1. An autonomous cleaner comprising:

a body;

a side brush that is provided to a bottom face of the body and sweeps up dust on a floor surface; and

a napped cleaning fabric that is provided in a rotating region of the side brush and wipes off the dust attached to the side brush,

wherein the side brush includes a brush shaft disposed at a position that is a predetermined distance above the floor surface and a pair of bristle bundles having different lengths, and

a shorter bristle bundle in the pair is formed to have a length that is sufficient to bring at least a tip end portion of the shorter bristle bundle into contact with the napped cleaning fabric.

2. The autonomous cleaner according to claim 1, wherein the predetermined distance is between 10 mm and 18 mm inclusive.

3. The autonomous cleaner according to claim 1, wherein the side brush is disposed at a left or right front protruding position of the body.

4. The autonomous cleaner according to claim 1, wherein the pair of bristle bundles includes a first bristle bundle and a second bristle bundle formed by planting bristles, and the first bristle bundle is planted at a predetermined different rotation angle in a rotating direction of the side brush from the second bristle bundle.

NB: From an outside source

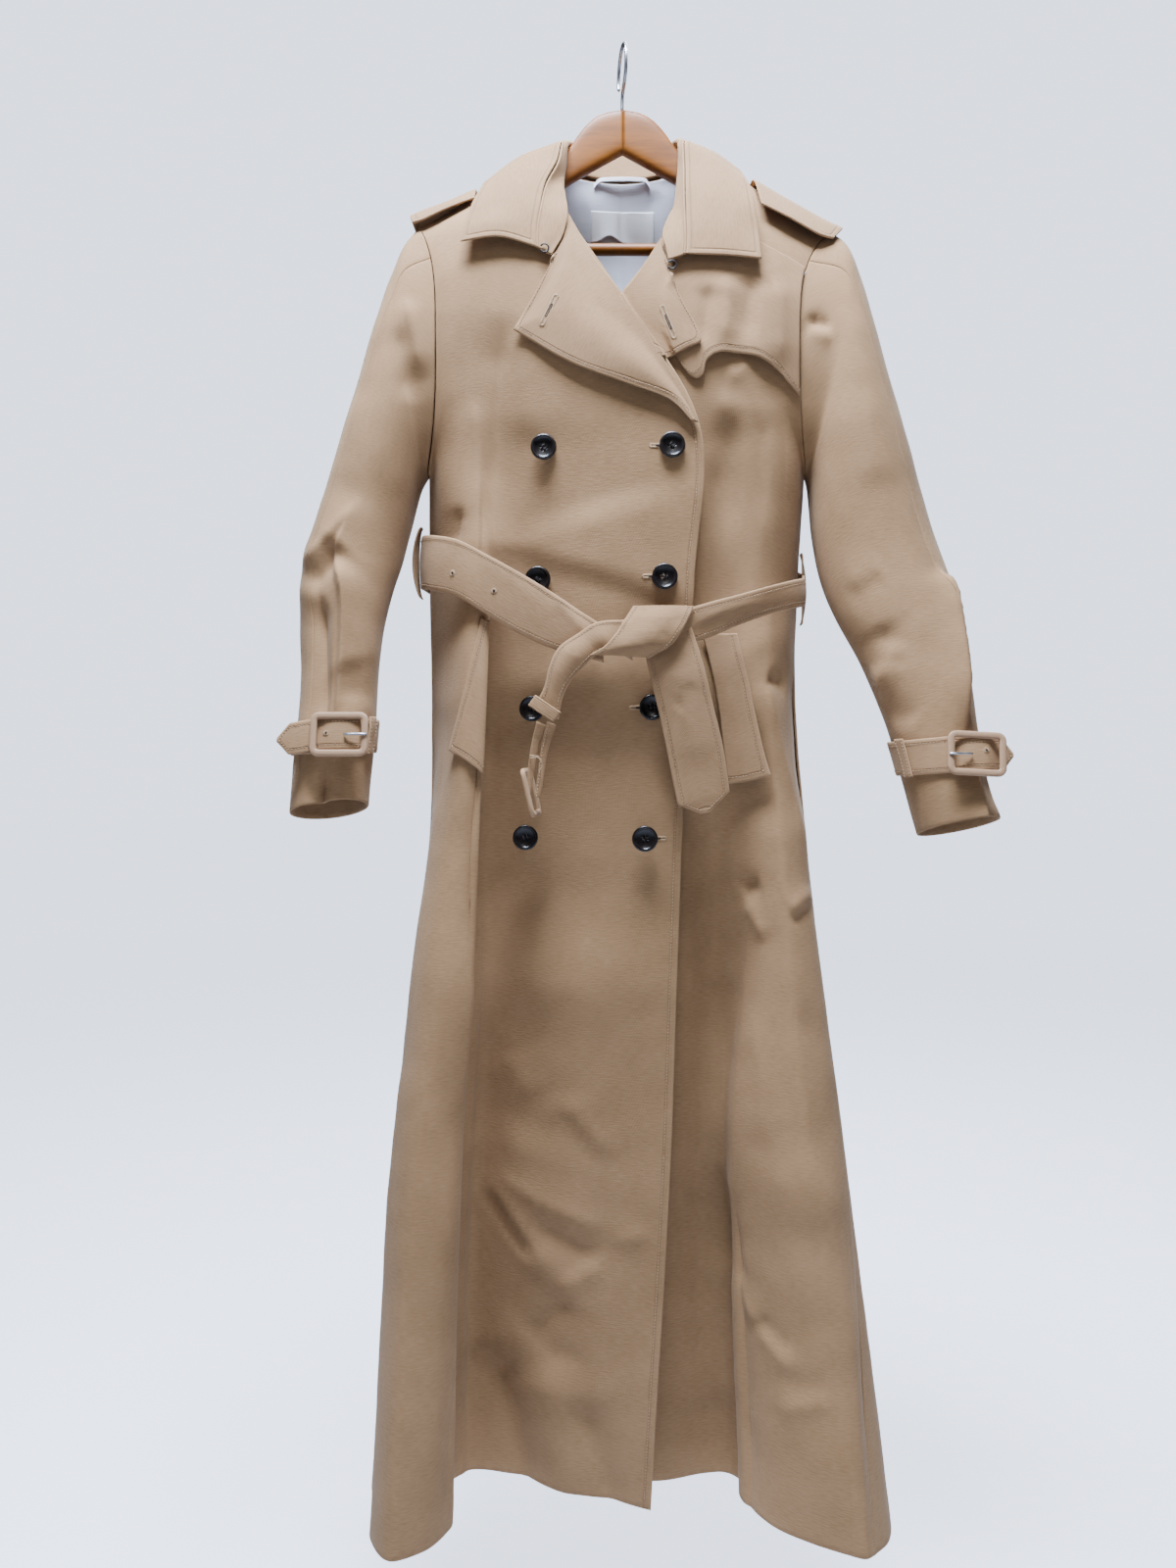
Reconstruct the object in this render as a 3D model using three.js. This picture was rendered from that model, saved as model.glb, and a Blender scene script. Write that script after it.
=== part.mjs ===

5. The autonomous cleaner according to claim 4, wherein the predetermined different rotation angle is between 8° and 10° inclusive.

6. The autonomous cleaner according to claim 1, wherein

the pair of bristle bundles includes a first bristle bundle and a second bristle bundle formed by planting bristles, and

the first bristle bundle is planted at a predetermined different inclination angle in a vertical direction from the second bristle bundle.

7. The autonomous cleaner according to claim 6, wherein the predetermined different inclination angle is between 31° and 43° inclusive.